Тут врачи вспомнили точку зрения голландского медика П. К. Кортевега, высказанную еще в самом начале XX века. Кортевег отмечал, что малярия в Средней и Северной Европе отличается от малярии жарких стран. "Если на севере, - говорил он, - малярия проявляется весною, значит заражение произошло еще осенью". Чтобы решить этот вопрос, возникший в результате сообщения английских психиатров, и выяснить, существует ли у малярийных больных затяжной инкубационный период, в конце 1928 года несколько врачей Амстердамского института тропической медицины решили поставить ряд опытов на себе. Среди них был и директор института Вильгельм Шюффнер - ученик замечательной лейпцигской школы.

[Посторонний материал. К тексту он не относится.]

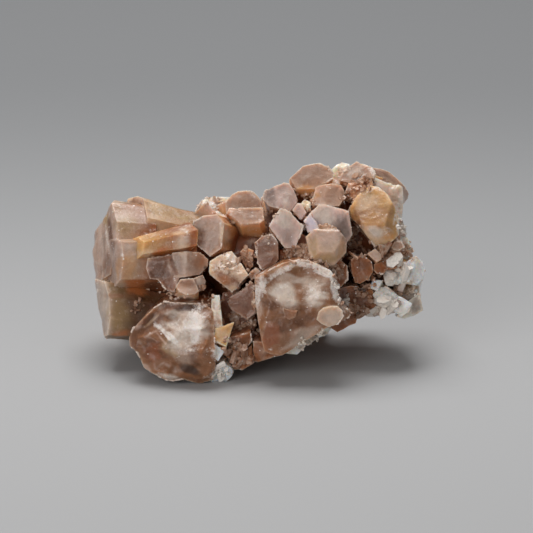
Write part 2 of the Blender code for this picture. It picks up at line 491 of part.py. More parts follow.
def main():
    for old in list(bpy.data.objects):
        bpy.data.objects.remove(old)
    cluster = bpy.data.collections.new("aragonite specimen")
    grown = bpy.data.collections.new("crystals to join")
    for collection in (cluster, grown):
        bpy.context.scene.collection.children.link(collection)
    listed = LEFT_BARREL + HONEY_BAR + UPPER_ENDS + MIDDLE_ENDS + LOWER_ENDS + PALE_CORNER
    listed += BACK_FEET
    shapes = [lump(*item) for item in CORE]
    shapes += [prism(item) for item in listed]
    shapes += [hidden_prism(*item) for item in hidden_crystals()]
    first = object_from(shapes[0], "first_lump", cluster)
    for k, bm in enumerate(shapes[1:]):
        object_from(bm, f"crystal_{k:03d}", grown)
    bm = join(first, grown)
    bpy.data.objects.remove(first)
    set_down(bm)
    finished = object_from(bm, NAME, cluster)
    finished.data.materials.append(stone())
    for item in grown.objects:
        item.hide_render = True
        item.display_type = "WIRE"


main()
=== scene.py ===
"""Dresses the radial aragonite specimen: fine crystals, crevice grains and a studio stage.

Crystals are listed in the view from the front, in millimetres: across to the right, up, and
out towards the viewer. That view looks down on the specimen by VIEW_TILT.
"""
import math
import random

import bpy
import numpy as np
from mathutils import Matrix, Vector


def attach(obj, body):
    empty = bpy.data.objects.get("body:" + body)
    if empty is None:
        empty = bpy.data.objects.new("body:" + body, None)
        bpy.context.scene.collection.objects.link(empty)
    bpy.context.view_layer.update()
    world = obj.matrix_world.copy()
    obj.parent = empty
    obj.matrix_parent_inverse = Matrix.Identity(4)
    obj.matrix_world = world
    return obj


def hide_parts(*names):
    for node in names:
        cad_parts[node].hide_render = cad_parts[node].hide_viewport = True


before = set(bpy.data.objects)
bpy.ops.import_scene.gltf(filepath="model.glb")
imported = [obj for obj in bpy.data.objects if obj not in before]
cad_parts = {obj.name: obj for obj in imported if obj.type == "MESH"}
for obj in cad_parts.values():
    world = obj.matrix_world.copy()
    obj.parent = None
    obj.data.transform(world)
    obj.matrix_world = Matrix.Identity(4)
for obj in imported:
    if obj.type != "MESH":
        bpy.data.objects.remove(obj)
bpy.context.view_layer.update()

bl_info = {
    "name": "Radial aragonite specimen",
    "version": (1, 0, 0),
    "blender": (4, 5, 0),
    "location": "3D View > Sidebar > Aragonite",
    "description": "Fine crystals, grains and stage for a radial aragonite specimen",
    "category": "Object",
}

NODE = "aragonite_cluster"
MM = 0.001
VIEW_TILT = math.radians(17.0)
FLOOR = -19.75                  # height of the floor under the listed crystals, mm
SIDE_TAPER = 0.82               # a crystal's root, as a share of its end
AXIS_UP = math.cos(VIEW_TILT)
AXIS_OUT = math.sin(VIEW_TILT)

# The listed view in the frame: rows are what across, up and out become.
LISTED_BOX_MIDDLE = np.array([-0.557, 1.361, FLOOR])
VIEW_AXES = np.array([
    (1.0, 0.0, 0.0),
    (0.0, AXIS_OUT, AXIS_UP),
    (0.0, -AXIS_UP, AXIS_OUT),
])


def linear(red, green, blue):
    """A colour given by 0 to 255 display values, as linear light."""
    shares = np.array((red, green, blue)) / 255.0
    return np.where(shares <= 0.04045, shares / 12.92, ((shares + 0.055) / 1.055) ** 2.4)


def to_frame(points):
    """Listed millimetres to the frame's metres: turned level and set on the floor."""
    return (points @ VIEW_AXES - LISTED_BOX_MIDDLE) * MM


def to_view(points):
    """The frame's metres back to listed millimetres."""
    return (points / MM + LISTED_BOX_MIDDLE) @ VIEW_AXES.T


# Noise


def lattice(cells, seed):
    """A repeatable random share for each whole-number cell: its coordinates are scrambled."""
    mixed = (cells[..., 0] * 374761393 + cells[..., 1] * 668265263
             + cells[..., 2] * 2147483647 + seed * 1274126177) & 0xFFFFFFFF
    mixed = ((mixed ^ (mixed >> 13)) * 1274126177) & 0xFFFFFFFF
    mixed = ((mixed ^ (mixed >> 16)) * 2246822519) & 0xFFFFFFFF
    return ((mixed ^ (mixed >> 15)) & 0xFFFFFF) / float(0xFFFFFF)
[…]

Шюффнеру было тридцать лет, когда он уехал на остров Суматра и стал работать врачом на табачных плантациях. То, что он делал на Суматре, выходило далеко за рамки обязанностей врача плантации. В итоге многолетнего напряженного труда он, по общему признанию, превратил обслуживаемую им плантацию в образцовое с санитарной точки зрения предприятие. После возвращения в Европу он был назначен профессором Амстердамского института тропической медицины, а затем стал директором этого института.
На Суматре наряду с другими проблемами он, подобно Россу, занимался изучением развития возбудителя малярии в организме комара. При этом Шюффнер заразил себя трехдневной малярией через укус комара и перенес болезнь. А в 1928 году он вместе с другими врачами Амстердамского института тропической медицины произвел опыты на себе, чтобы выяснить вопрос о продолжительности инкубационного периода малярии.
То же самое сделал тогда уже упоминавшийся доктор Кортевег, который давно был убежден в существовании затяжного инкубационного периода малярии.
В этой широко задуманной серии опытов на себе приняли участие также доктора М. Г. Швелленгребель де Грааф, А. де Брукк, К. Е. де Моор и, наконец, Н. Швелленгребель, чье имя часто упоминается в истории инфекционных заболеваний в связи с его заслугами в области исследования чумы и малярии. Результаты этих экспериментов подтвердили возможность затяжной формы инкубационного периода малярии и правильность выводов английских врачей.
Выяснилось, что в странах умеренного климата признаки болезни появлялись спустя 7 и 9 месяцев после укуса малярийного комара, а не через 10 - 12 дней, как это обычно наблюдалось в тропиках и в Италии. Это были, собственно говоря, последние спорные проблемы малярии, потребовавшие проведения различных исследований и опытов на себе.